Cuckovich recently spent more than $140 to have his home treated for insects because there has been an increased number in his home since the center opened.
“People should not have to live like this,” Cuckovich said.
“It has been suggested that the company might want to buy the homes of some people around it,” Cuckovich said. “I am in my 80s. My wife recently had a stroke. We don’t want to sell our home and move.”
Kreps said the only thing he would like to see is the plant closed or moved to a less-residential area.
“I was against this when they first began putting it here,” he said.
Mike Keith, 1357 Front St. SW, agrees the odor from the company is obnoxious, but says his main concern is the increase in the number of rodents he has seen around his mother’s house.
“I’ve seen small mice and rats going into cracks under the house,” he said. “I’ve seen larger rats digging holes around trees and under dog houses. We’ve never had this problem before the plant opened.”
Eva and Cory Clark, 1365 Front St. SW, said the complaints about the company are overblown. The Clarks live in a small ranch-style home directly across from the company.
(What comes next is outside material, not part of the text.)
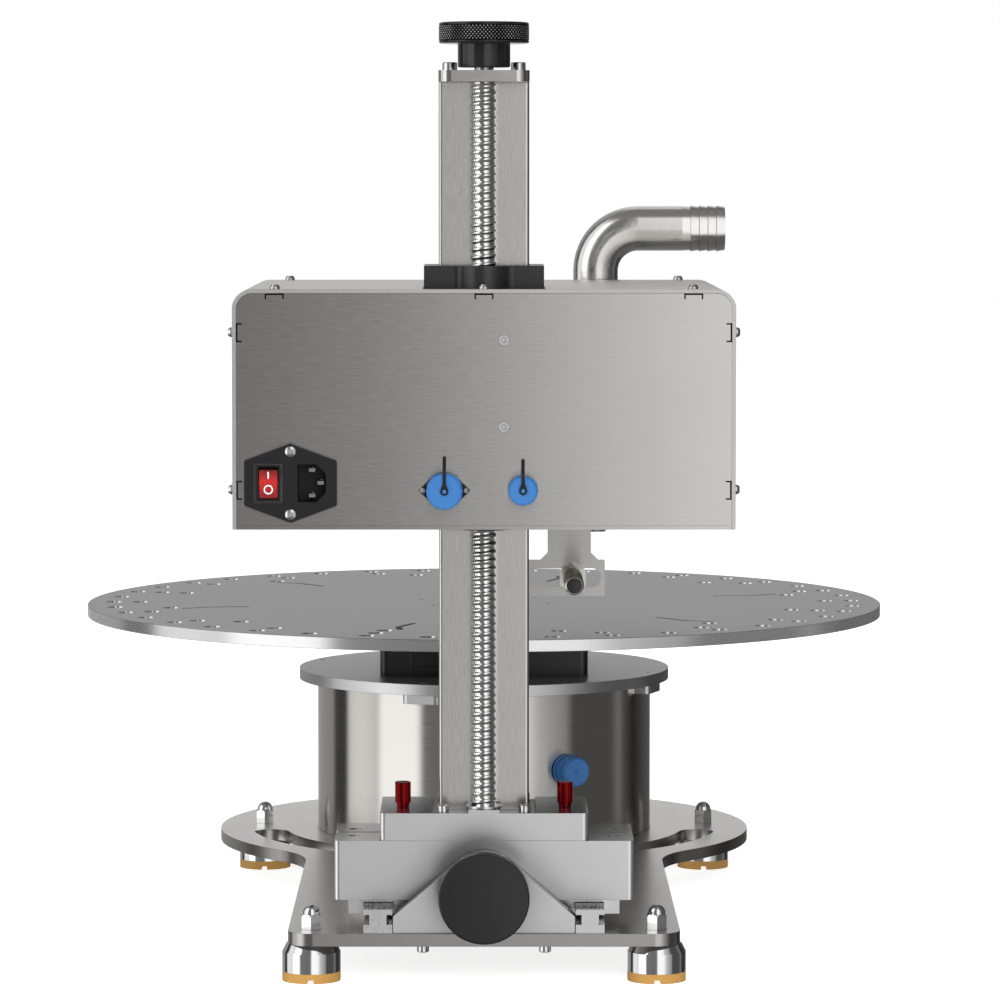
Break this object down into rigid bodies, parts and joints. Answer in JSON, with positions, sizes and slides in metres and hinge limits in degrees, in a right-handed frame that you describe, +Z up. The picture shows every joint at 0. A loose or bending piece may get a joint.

“You don’t really smell anything,” Eva Clark said.
Both of the Clarks have gotten jobs at the company since it opened. Eva has worked there for three months, and Cory has been with the company for just under a month.
“They are nice people,” Eva Clark said.
Corey Davis, 1409 Front St. SW., said he has several relatives working in the recycling plant.
“I’m a home owner, and my mom has lived in this neighborhood for years, and the company has not made it worse,” he said. “They are creating jobs. The company has reduced homelessness. It is a good thing that they are doing.”
Discussions about placing the facility in the city began in 2012. There were several community meetings at which residents were able to express their concerns about the plant being place in the low to middle income southwest side neighborhood.
The facility sorts and bale recyclable components consisting of cardboard, paper, plastics, aluminum and ferrous metals from daily mixed waste and single stream sources for sale to world markets through a global commodity broker.
The center does not recycle or handle any hazardous waste.
Grech said the doors of the facility are only open when trucks are entering of leaving the facility, so the amount of odor coming from it should be minimal.
“After the noon hour, we are processing only paper and plastic items, so there should be no odor during that time,” he said. “We are sorting during the night.”
Robert Pinti, Warren’s deputy health commissioner, said the company has a six-month window to remove a certain level of recyclables from the waste stream.
“Since the company began on June 1, it is coming up to the end of the period which it will be judged by the Ohio EPA on whether it is removing sufficient recylables,” Pinti said. “The EPA has been monitoring what has been going in and coming out of the facility.”
In the meantime, the city’s health department has been sending sanitarians in and around the plant to monitor odors.
“We have gone out there and there has been a slight odor,” Pinti said. “It is strongest when they open the doors.”
Pinti said the trash should be in the facility no longer than 24 hours.
“it is a quick turnaround,” he said.
Grech said since Jan.1, the company has invested about $8.9 million into the facility and it now has about 57 workers.
“The majority of the jobs are held by area residents and most are able to walk to the job,” Grech said.
Councilwoman Cheryl Saffold, D-6th Ward, said she spoke to Mr. Grech on Friday about a odor complaint.
“I thought the odor were coming from the steel mill,” Saffold said. “There is a lot of pollution that come from the mill.”
Saffold said she plans to call the Ohio EPA to see what is being done to monitor the plant and address resident concerns.
“Mr. Grech did keep a promise he made to me about giving Sixth Ward residents a priority in hiring,” Saffold said.
Residents who are having problems with rodents should contact the health department, Pinti said.
“We will bait around their properties,” Pinti said. “We are one of a few city health departments that still provides that service.”